:: Listing ::
-- Begin --
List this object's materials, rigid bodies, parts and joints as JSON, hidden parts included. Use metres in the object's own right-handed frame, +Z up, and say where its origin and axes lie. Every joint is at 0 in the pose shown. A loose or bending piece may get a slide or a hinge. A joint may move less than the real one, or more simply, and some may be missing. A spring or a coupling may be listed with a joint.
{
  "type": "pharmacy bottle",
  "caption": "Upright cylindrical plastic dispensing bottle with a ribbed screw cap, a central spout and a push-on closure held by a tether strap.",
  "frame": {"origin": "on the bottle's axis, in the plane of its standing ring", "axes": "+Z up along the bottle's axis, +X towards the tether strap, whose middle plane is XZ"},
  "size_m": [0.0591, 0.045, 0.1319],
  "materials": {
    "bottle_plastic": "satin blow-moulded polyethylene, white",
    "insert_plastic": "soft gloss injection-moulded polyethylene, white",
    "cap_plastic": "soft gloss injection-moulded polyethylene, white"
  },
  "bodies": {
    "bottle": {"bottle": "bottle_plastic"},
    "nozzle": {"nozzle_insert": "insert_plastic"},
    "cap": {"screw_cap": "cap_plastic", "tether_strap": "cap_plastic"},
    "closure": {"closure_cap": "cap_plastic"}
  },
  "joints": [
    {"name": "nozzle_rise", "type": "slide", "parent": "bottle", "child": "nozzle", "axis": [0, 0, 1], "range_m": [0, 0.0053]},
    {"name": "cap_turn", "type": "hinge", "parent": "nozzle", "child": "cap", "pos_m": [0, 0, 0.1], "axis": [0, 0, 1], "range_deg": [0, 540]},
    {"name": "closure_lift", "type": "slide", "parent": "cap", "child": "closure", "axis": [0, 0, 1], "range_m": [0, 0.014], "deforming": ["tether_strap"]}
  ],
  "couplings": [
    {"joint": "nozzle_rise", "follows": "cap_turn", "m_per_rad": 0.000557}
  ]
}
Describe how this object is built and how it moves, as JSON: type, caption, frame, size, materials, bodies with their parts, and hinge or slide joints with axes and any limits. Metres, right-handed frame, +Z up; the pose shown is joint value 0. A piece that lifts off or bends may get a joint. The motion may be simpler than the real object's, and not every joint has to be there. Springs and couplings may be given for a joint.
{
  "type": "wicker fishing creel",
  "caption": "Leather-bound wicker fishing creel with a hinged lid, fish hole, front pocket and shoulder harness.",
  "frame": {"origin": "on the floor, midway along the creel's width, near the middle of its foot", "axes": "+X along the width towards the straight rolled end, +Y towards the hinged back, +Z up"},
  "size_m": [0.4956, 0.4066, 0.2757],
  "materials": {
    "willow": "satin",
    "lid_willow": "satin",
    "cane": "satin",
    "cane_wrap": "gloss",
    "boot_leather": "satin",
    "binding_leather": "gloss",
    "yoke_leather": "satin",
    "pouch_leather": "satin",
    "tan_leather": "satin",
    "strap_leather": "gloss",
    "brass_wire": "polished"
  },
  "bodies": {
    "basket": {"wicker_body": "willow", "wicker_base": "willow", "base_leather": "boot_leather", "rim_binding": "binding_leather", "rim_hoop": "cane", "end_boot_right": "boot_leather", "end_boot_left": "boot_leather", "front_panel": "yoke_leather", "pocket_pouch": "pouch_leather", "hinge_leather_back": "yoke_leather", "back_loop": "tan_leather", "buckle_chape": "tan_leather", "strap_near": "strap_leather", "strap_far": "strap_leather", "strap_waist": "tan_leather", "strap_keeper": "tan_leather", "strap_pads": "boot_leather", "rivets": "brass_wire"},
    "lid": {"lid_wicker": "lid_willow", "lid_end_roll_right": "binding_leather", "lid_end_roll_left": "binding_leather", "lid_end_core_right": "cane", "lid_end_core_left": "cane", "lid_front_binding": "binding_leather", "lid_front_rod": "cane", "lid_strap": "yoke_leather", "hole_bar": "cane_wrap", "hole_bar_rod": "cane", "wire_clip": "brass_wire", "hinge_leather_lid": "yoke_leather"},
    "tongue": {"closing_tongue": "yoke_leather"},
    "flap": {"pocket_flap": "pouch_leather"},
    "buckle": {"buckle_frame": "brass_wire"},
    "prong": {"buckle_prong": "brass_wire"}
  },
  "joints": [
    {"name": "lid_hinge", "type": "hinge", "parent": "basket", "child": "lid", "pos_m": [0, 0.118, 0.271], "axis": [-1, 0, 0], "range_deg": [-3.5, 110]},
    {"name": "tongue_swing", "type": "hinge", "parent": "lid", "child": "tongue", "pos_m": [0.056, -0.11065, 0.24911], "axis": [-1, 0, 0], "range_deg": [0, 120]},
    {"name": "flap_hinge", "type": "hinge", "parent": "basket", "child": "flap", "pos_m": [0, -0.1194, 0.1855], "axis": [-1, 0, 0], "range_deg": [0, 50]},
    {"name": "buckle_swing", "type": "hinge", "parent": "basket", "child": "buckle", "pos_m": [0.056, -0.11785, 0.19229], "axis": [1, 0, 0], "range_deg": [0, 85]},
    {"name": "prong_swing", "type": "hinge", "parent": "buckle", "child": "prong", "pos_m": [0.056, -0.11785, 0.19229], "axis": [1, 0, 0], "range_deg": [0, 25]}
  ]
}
-- End --
-- Begin --
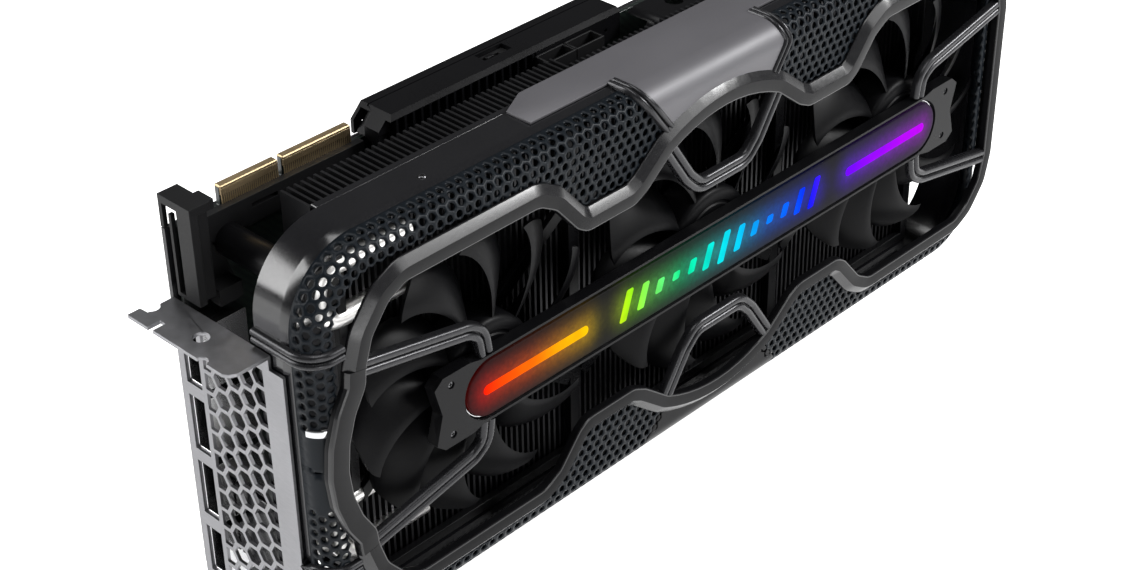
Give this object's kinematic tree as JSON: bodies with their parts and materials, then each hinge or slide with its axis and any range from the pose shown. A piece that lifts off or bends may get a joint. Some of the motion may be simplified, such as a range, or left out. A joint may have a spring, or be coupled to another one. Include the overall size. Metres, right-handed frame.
-- End --
:: Work required ::
Go through the material line by line. Show each line that contains the string "pose".

:: Exercise output ::
List this object's materials, rigid bodies, parts and joints as JSON, hidden parts included. Use metres in the object's own right-handed frame, +Z up, and say where its origin and axes lie. Every joint is at 0 in the pose shown. A loose or bending piece may get a slide or a hinge. A joint may move less than the real one, or more simply, and some may be missing. A spring or a coupling may be listed with a joint.
Describe how this object is built and how it moves, as JSON: type, caption, frame, size, materials, bodies with their parts, and hinge or slide joints with axes and any limits. Metres, right-handed frame, +Z up; the pose shown is joint value 0. A piece that lifts off or bends may get a joint. The motion may be simpler than the real object's, and not every joint has to be there. Springs and couplings may be given for a joint.
Give this object's kinematic tree as JSON: bodies with their parts and materials, then each hinge or slide with its axis and any range from the pose shown. A piece that lifts off or bends may get a joint. Some of the motion may be simplified, such as a range, or left out. A joint may have a spring, or be coupled to another one. Include the overall size. Metres, right-handed frame.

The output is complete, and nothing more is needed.